### Exercise instructions:
Write out, exactly as given, every line from the one holding "radii.append(0.45 * shorter" to the one holding "for node in", including both.

### Given records:
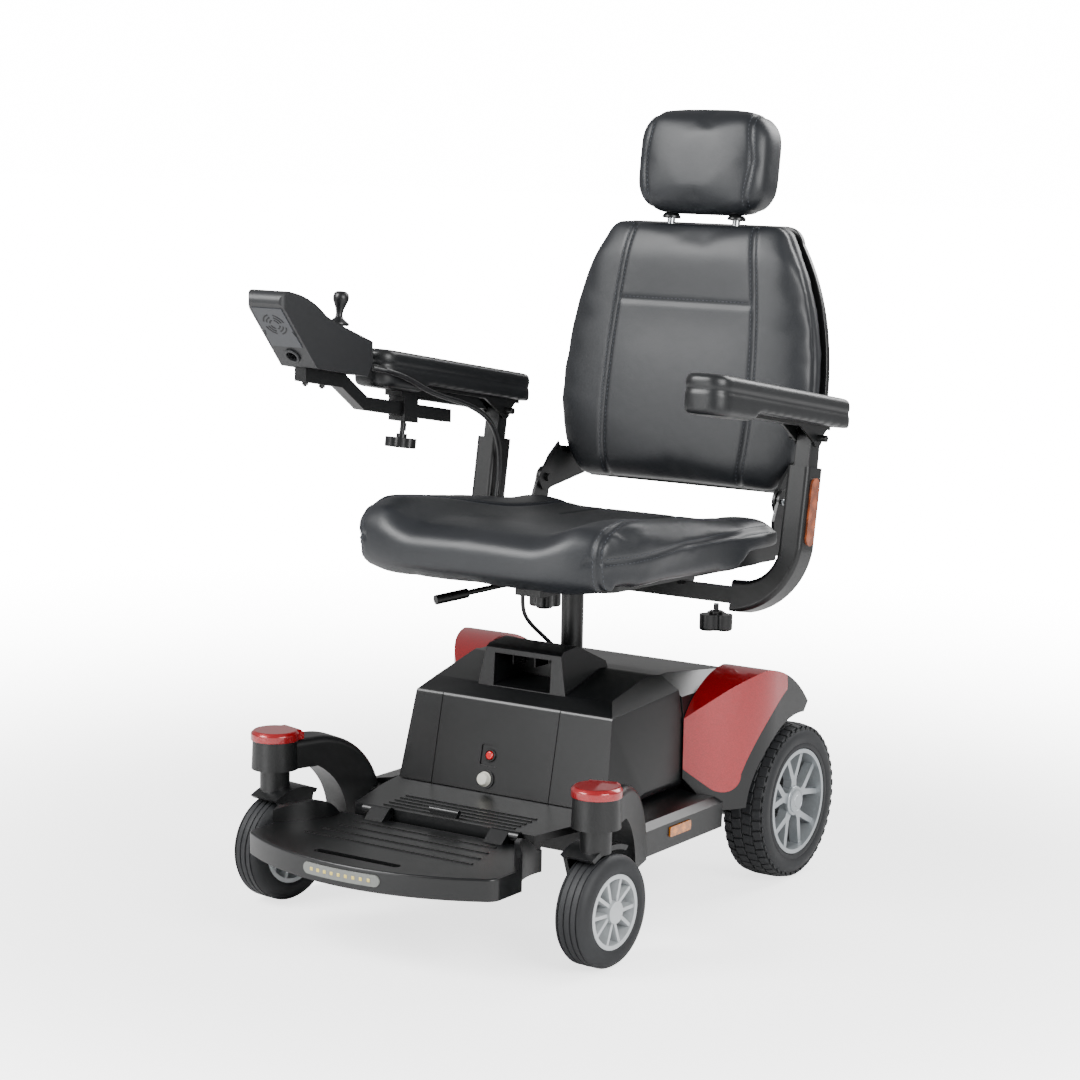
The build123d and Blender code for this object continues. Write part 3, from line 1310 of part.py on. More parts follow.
clamp_low = -BAR_DROP - BAR / 2 - CLAMP_W
clamp_plane = Plane(
    origin=(-PAD_X, CLAMP_Y, rail_z(CLAMP_Y, clamp_low)), x_dir=(1, 0, 0), z_dir=arm_up * -1
)
with BuildPart() as bar_clamp:
    with BuildSketch(cross_plane(-PAD_X)):
        Polygon(
            (CLAMP_Y - CLAMP_L / 2, rail_z(CLAMP_Y - CLAMP_L / 2, clamp_low)),
            (CLAMP_Y + CLAMP_L / 2, rail_z(CLAMP_Y + CLAMP_L / 2, clamp_low)),
            (CLAMP_Y + CLAMP_L / 2, rail_z(CLAMP_Y + CLAMP_L / 2, PAD_NOSE - GAP)),
            (CLAMP_Y - CLAMP_L / 2, rail_z(CLAMP_Y - CLAMP_L / 2, PAD_NOSE - GAP)),
            align=None,
        )
        Polygon(
            (CLAMP_Y - 26, rail_z(CLAMP_Y - 26, -2)),
            (BOLT_Y - 40, rail_z(BOLT_Y - 40, -2)),
            (BOLT_Y - 62, rail_z(BOLT_Y - 62, PAD_LOW - 5)),
            (NOTCH_Y + 26, rail_z(NOTCH_Y + 26, PAD_LOW - 5)),
            (NOTCH_Y + 4, rail_z(NOTCH_Y + 4, PAD_NOSE - GAP)),
            (CLAMP_Y - 26, rail_z(CLAMP_Y - 26, PAD_NOSE - GAP)),
            align=None,
        )
    extrude(amount=BAR / 2 + 5, both=True)
    with BuildSketch(cross_plane(-PAD_X)):
        Polygon(
            (CLAMP_Y - 60, rail_z(CLAMP_Y - 60, -BAR_DROP - BAR / 2 - GAP)),
            (CLAMP_Y + 60, rail_z(CLAMP_Y + 60, -BAR_DROP - BAR / 2 - GAP)),
            (CLAMP_Y + 60, rail_z(CLAMP_Y + 60, -BAR_DROP + BAR / 2 + GAP)),
            (CLAMP_Y - 60, rail_z(CLAMP_Y - 60, -BAR_DROP + BAR / 2 + GAP)),
            align=None,
        )
    extrude(amount=BAR / 2 + GAP, both=True, mode=Mode.SUBTRACT)
    with BuildSketch(clamp_plane.offset(-CLAMP_W - 1)):
        Circle(4 + RUN)
    extrude(amount=20, mode=Mode.SUBTRACT)
bracket_right = mirror(arm_bracket.part, about=Plane.YZ)
write(bracket_right + (bar_clamp.part - bracket_right), "arm_bracket_right")

with BuildPart() as bar_knob:
    with BuildSketch(clamp_plane.offset(-CLAMP_W + GAP)):
        Circle(4)
    extrude(amount=CLAMP_W + 20)
    with BuildSketch(clamp_plane.offset(18)):
        Circle(8)
    extrude(amount=6)
    with BuildSketch(clamp_plane.offset(24)):
        Circle(KNOB_R * 0.62)
        with PolarLocations(KNOB_R * 0.45, 3):
            Circle(KNOB_R * 0.5)
    extrude(amount=15)
    fillet(bar_knob.faces().sort_by(Axis.Z)[0].edges(), 2)
write(bar_knob.part, "bar_knob")

# ================================================================ controller pod
POD_REAR_Y = -92
POD_NOSE_Y = -304
STICK_Y = -140
STICK_Z = 790
WELL_R = 17
DISC_R = 15.5
DISC_H = 16.5
STICK_LOW = 10
STEM_TOP = 7.5
pod_low = BAR_RISE - BAR_DROP + BAR / 2
face_low = Vector(-PAD_X, BAR_FRONT_Y - 2, rail_z(BAR_FRONT_Y - 2, pod_low))
face_high = Vector(-PAD_X, POD_NOSE_Y, 842)
face_dir = (face_high - face_low).normalized()
face_plane = Plane(
    origin=face_low, x_dir=(1, 0, 0), z_dir=Vector(1, 0, 0).cross(face_dir)
)
stick_up = Vector(0, sin(radians(STICK_TILT)), cos(radians(STICK_TILT)))
pivot = Plane(origin=(-PAD_X, STICK_Y, STICK_Z), x_dir=(1, 0, 0), z_dir=stick_up)
with BuildPart() as joystick_pod:
    with BuildSketch(cross_plane(-PAD_X)):
        with BuildLine():
            Polyline(
                (POD_REAR_Y - 18, rail_z(POD_REAR_Y - 18, pod_low)),
                (BAR_FRONT_Y - 2, rail_z(BAR_FRONT_Y - 2, pod_low)),
                (POD_NOSE_Y, 842),
            )
            ThreePointArc((POD_NOSE_Y, 842), (-299, 856), (-284, 858))
            ThreePointArc((-284, 858), (-240, 844), (-206, 822))
            Polyline(
                (-206, 822),
                (-186, 812),
                (POD_REAR_Y + 1, 777),
                (POD_REAR_Y, 757),
                (POD_REAR_Y - 18, rail_z(POD_REAR_Y - 18, pod_low)),
            )
        make_face()
    extrude(amount=POD_W / 2, both=True)
    with BuildSketch(Plane.XY.offset(BOLT_Z)):
        with Locations((-PAD_X, (POD_REAR_Y + POD_NOSE_Y) / 2)):
            RectangleRounded(POD_W, POD_REAR_Y - POD_NOSE_Y + 4, 12)
    extrude(amount=300, mode=Mode.INTERSECT)
    with BuildSketch(pivot.offset(-12)):
        Circle(WELL_R)
    extrude(amount=40, mode=Mode.SUBTRACT)
    socket = face_plane.shift_origin(face_plane.from_local_coords(Vector(0, 22, 0)))
    with BuildSketch(socket):
        Circle(POD_SOCKET_R)
    extrude(amount=-POD_SOCKET_L, mode=Mode.SUBTRACT)
write(joystick_pod.part, "joystick_pod")

with BuildPart() as stick_gimbal:
    with BuildSketch(pivot.offset(-2)):
        Circle(11)
    extrude(amount=4)
    with BuildSketch(pivot):
        Circle(3)
    extrude(amount=STEM_TOP)
write(stick_gimbal.part, "stick_gimbal")

stick_side = Plane(origin=pivot.origin, x_dir=(1, 0, 0), z_dir=Vector(1, 0, 0).cross(stick_up))
with BuildPart() as joystick_stick:
    with BuildSketch(stick_side):
        with BuildLine():
            Polyline((0, STICK_LOW), (3.5, STICK_LOW), (3.5, DISC_H))
            Polyline((3.5, DISC_H), (DISC_R, DISC_H), (DISC_R - 1, DISC_H + 2))
            Polyline((DISC_R - 1, DISC_H + 2), (9, 21), (5.5, 23), (5.5, 30))
            Spline((5.5, 30), (7, 42), (11.5, 52), (10.5, 59), (0, 62))
            Line((0, 62), (0, STICK_LOW))
        make_face()
    revolve(axis=Axis(pivot.origin, stick_up))
write(joystick_stick.part, "joystick_stick")

# ================================================================ cables
def cable(points, radius):
    """Round cable: straight runs joined by tangent arcs as large as the runs allow."""
    knots = [Vector(*p) for p in points]
    radii = []
    for a, b, c in zip(knots, knots[1:], knots[2:]):
        shorter = min((b - a).length, (c - b).length)
        bend = (b - a).get_angle(c - b)
        radii.append(0.45 * shorter / tan(radians(bend / 2)))
    with BuildPart() as tube:
        with BuildLine():
            FilletPolyline(*points, radius=radii)
        with BuildSketch(Plane(origin=knots[0], z_dir=knots[1] - knots[0])):
            Circle(radius)
        sweep()
    return tube.part


joystick_route = [
    (-250, -91.5, 742),
    (-236, -74, 737),
    (-235, -26, 722),
    (-235, 14, 704),
    (-236, 58, 690),
    (-236, 104, 679),
    (-236, 150, 664),
    (-237, 190, 642),
    (-240, 216, 606),
    (-243, 222, 562),
    (-243, 214, 520),
    (-242, 209, 480),
    (-220.3, 209, 480),
]
write(cable(joystick_route, CABLE_R), "joystick_cable")

post_route = [
    (-34, -20, 425.5),
    (-34, -21, 406),
    (-29, -12, 386),
    (-21, 16, 362),
    (-13, 40, 340),
    (-12, 43, 320),
    (-12, 43, 296.3),
]
write(cable(post_route, POST_CABLE_R), "post_cable")
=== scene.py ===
"""Power wheelchair: dresses the CAD frame in upholstery, paint, rubber and trim.

Sizes are in millimetres on the same drawing datum as the CAD model, and at() turns a
place on that datum into the frame's metres. +Z is up, the chair faces -Y and the
occupant's left is +X.
"""

import json
import math

import bmesh
import bpy
import numpy as np
from bpy.props import FloatProperty, IntProperty, PointerProperty, StringProperty
from mathutils import Matrix, Vector
from mathutils.bvhtree import BVHTree


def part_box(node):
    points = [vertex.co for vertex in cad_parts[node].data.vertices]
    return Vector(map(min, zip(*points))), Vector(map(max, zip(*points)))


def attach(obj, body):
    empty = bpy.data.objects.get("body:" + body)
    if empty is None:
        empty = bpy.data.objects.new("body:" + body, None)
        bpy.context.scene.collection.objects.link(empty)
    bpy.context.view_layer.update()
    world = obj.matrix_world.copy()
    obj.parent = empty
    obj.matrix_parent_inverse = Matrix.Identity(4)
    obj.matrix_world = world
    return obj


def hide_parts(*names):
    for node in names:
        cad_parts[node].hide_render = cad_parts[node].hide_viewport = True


bl_info = {
    "name": "Power Wheelchair",
    "version": (1, 0, 0),
    "blender": (4, 5, 0),
    "location": "View3D > Sidebar > Wheelchair",
    "description": "Upholstery, tyres, trim and finishes for a power wheelchair frame",
    "category": "Add Mesh",
}

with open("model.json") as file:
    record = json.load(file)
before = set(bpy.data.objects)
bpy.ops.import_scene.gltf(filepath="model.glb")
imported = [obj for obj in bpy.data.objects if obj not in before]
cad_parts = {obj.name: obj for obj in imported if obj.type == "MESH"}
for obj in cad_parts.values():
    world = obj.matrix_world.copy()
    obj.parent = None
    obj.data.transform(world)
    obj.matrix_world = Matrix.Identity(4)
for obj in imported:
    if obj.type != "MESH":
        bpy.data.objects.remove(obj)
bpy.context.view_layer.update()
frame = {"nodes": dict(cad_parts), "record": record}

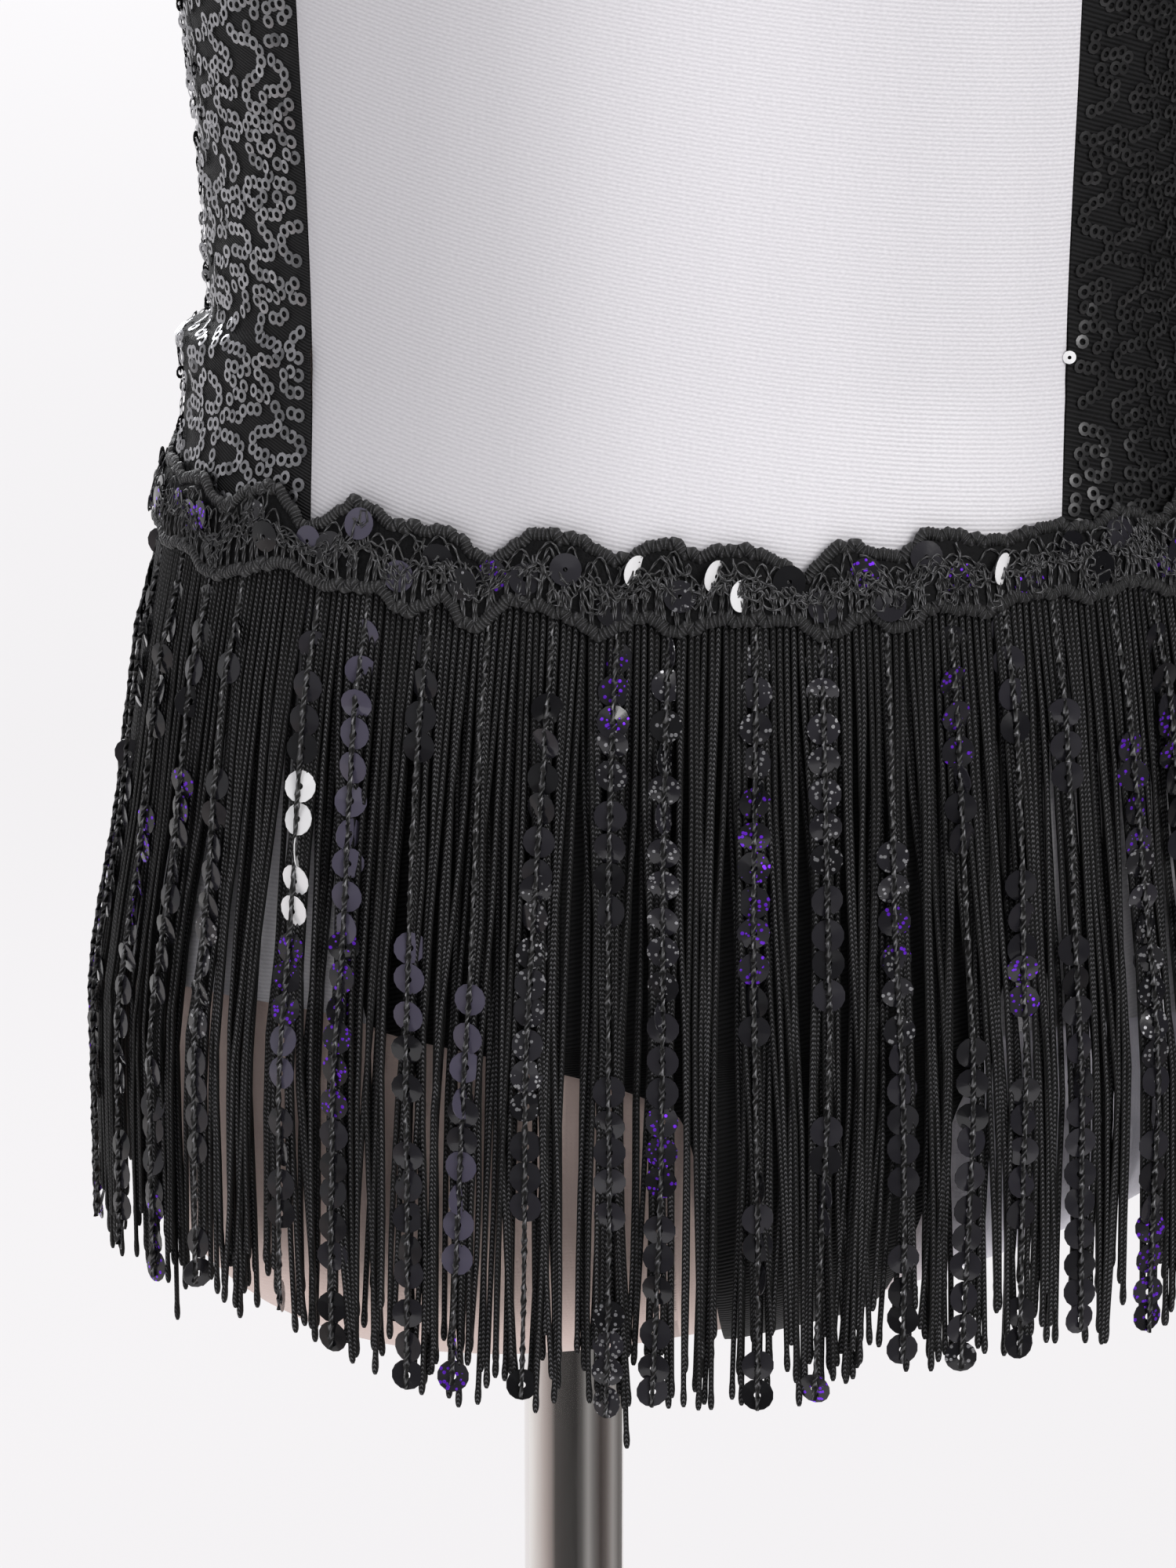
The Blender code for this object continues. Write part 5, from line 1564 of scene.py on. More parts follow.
@dataclass
class Trim:
    """The scalloped lace: a ground between two stitched cords, under threads and sequins."""

    hip: Hip
    upper: float = 0.9545
    lower: float = 0.9375
    repeat: float = 0.268
    repeats: int = 3
    near: float = 0.0055
    far: float = 0.0067
    hug: float = 0.0020
    cord_radius: float = 0.00163
    cord_flatness: float = 0.69
    cord_rings: int = 2904
    stitch_swell: float = 0.11
    stitch_pitch: float = 0.00105
    thread_radius: float = 0.00024
    sequin_radius: float = 0.0041
    sequin_pitch: float = 0.0088
    bar_pitch: float = 0.0026
    bar_top: tuple = (0.44, 0.66)
    line_shares: tuple = (0.46, 0.50, 0.55, 0.60)
    arc_pitch: float = 0.0042
    arc_span: tuple = (0.004, 0.010)
    arc_foot: float = 0.52
    arc_peak: tuple = (0.72, 0.97)
    short_threads: int = 420
    short_reach: float = 0.004
    short_rise: float = 0.16
    short_coil: tuple = (0.0013, 0.11)
    columns: int = 480
    looks: tuple = (BLACK, VIOLET, SILVER)
    look_odds: tuple = (0.66, 0.24, 0.10)
    # how far the sequins painted white as glints are turned aside
    painted_glint_yaw: float = 0.85
    # places from the middle of the front, in metres
    slate_from: float = -0.098
    slate_to: float = -0.058
    # sequins drawn white at these places: painted glints where the trim's black gloss sequins flash with
    # light
    painted_glint_places: tuple = (-0.006, 0.009, 0.0155, 0.081)

    def edge(self, table: Array, mean: float, place: Array) -> Array:
        """The height of a scalloped edge at a place round the hip."""
        share = (place / self.hip.girth + 0.5) * self.repeats % 1
        wave = smooth_curve(table[:, 0], table[:, 1], (share - 0.5) * self.repeat)
        return mean + self.hip.rise * np.sin(self.hip.angle(place)) ** 2 + wave

    def spot(self, place: Array, share: Array, stand_off: Array) -> tuple[Array, Array]:
        """Points between the lower edge, at a share of 0, and the upper one, at 1, with their fronts."""
        low = self.edge(LOWER_SCALLOPS, self.lower, place)
        high = self.edge(UPPER_SCALLOPS, self.upper, place)
        hugged = stand_off - self.hug * np.clip((share - 0.45) / 0.55, 0, 1)
        points, out = self.hip.surface(place, low + (high - low) * share, hugged)
        return self.hip.torso.place(points), out

    def cord(self, name: str, share: float) -> Made:
        """One satin-stitched cord, its rings swelling and shrinking stitch by stitch."""
        place = np.arange(self.cord_rings) * self.hip.girth / self.cord_rings
        chance = np.random.default_rng(31 + int(share))
        turns = TAU * place / self.hip.girth
        wave = sum(np.sin(k * turns + chance.uniform(0, 7)) for k in (89, 131, 173, 227))
        points, out = self.spot(place, share + 0.014 * wave, (self.near + self.far + 0.0012) / 2)
        run = np.cumsum(np.linalg.norm(np.diff(points, axis=0, prepend=points[:1]), axis=1))
        swell = 1 + self.stitch_swell * np.sin(run * TAU / self.stitch_pitch) + 0.02 * wave
        radius = self.cord_radius * swell[None]
        part = tubes(points[None], out[None], radius, 8, self.cord_flatness, closed=True)
        return part.build(name, STITCHED, "black_lace")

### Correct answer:
        radii.append(0.45 * shorter / tan(radians(bend / 2)))
    with BuildPart() as tube:
        with BuildLine():
            FilletPolyline(*points, radius=radii)
        with BuildSketch(Plane(origin=knots[0], z_dir=knots[1] - knots[0])):
            Circle(radius)
        sweep()
    return tube.part


joystick_route = [
    (-250, -91.5, 742),
    (-236, -74, 737),
    (-235, -26, 722),
    (-235, 14, 704),
    (-236, 58, 690),
    (-236, 104, 679),
    (-236, 150, 664),
    (-237, 190, 642),
    (-240, 216, 606),
    (-243, 222, 562),
    (-243, 214, 520),
    (-242, 209, 480),
    (-220.3, 209, 480),
]
write(cable(joystick_route, CABLE_R), "joystick_cable")

post_route = [
    (-34, -20, 425.5),
    (-34, -21, 406),
    (-29, -12, 386),
    (-21, 16, 362),
    (-13, 40, 340),
    (-12, 43, 320),
    (-12, 43, 296.3),
]
write(cable(post_route, POST_CABLE_R), "post_cable")
=== scene.py ===
"""Power wheelchair: dresses the CAD frame in upholstery, paint, rubber and trim.

Sizes are in millimetres on the same drawing datum as the CAD model, and at() turns a
place on that datum into the frame's metres. +Z is up, the chair faces -Y and the
occupant's left is +X.
"""

import json
import math

import bmesh
import bpy
import numpy as np
from bpy.props import FloatProperty, IntProperty, PointerProperty, StringProperty
from mathutils import Matrix, Vector
from mathutils.bvhtree import BVHTree


def part_box(node):
    points = [vertex.co for vertex in cad_parts[node].data.vertices]
    return Vector(map(min, zip(*points))), Vector(map(max, zip(*points)))


def attach(obj, body):
    empty = bpy.data.objects.get("body:" + body)
    if empty is None:
        empty = bpy.data.objects.new("body:" + body, None)
        bpy.context.scene.collection.objects.link(empty)
    bpy.context.view_layer.update()
    world = obj.matrix_world.copy()
    obj.parent = empty
    obj.matrix_parent_inverse = Matrix.Identity(4)
    obj.matrix_world = world
    return obj


def hide_parts(*names):
    for node in names:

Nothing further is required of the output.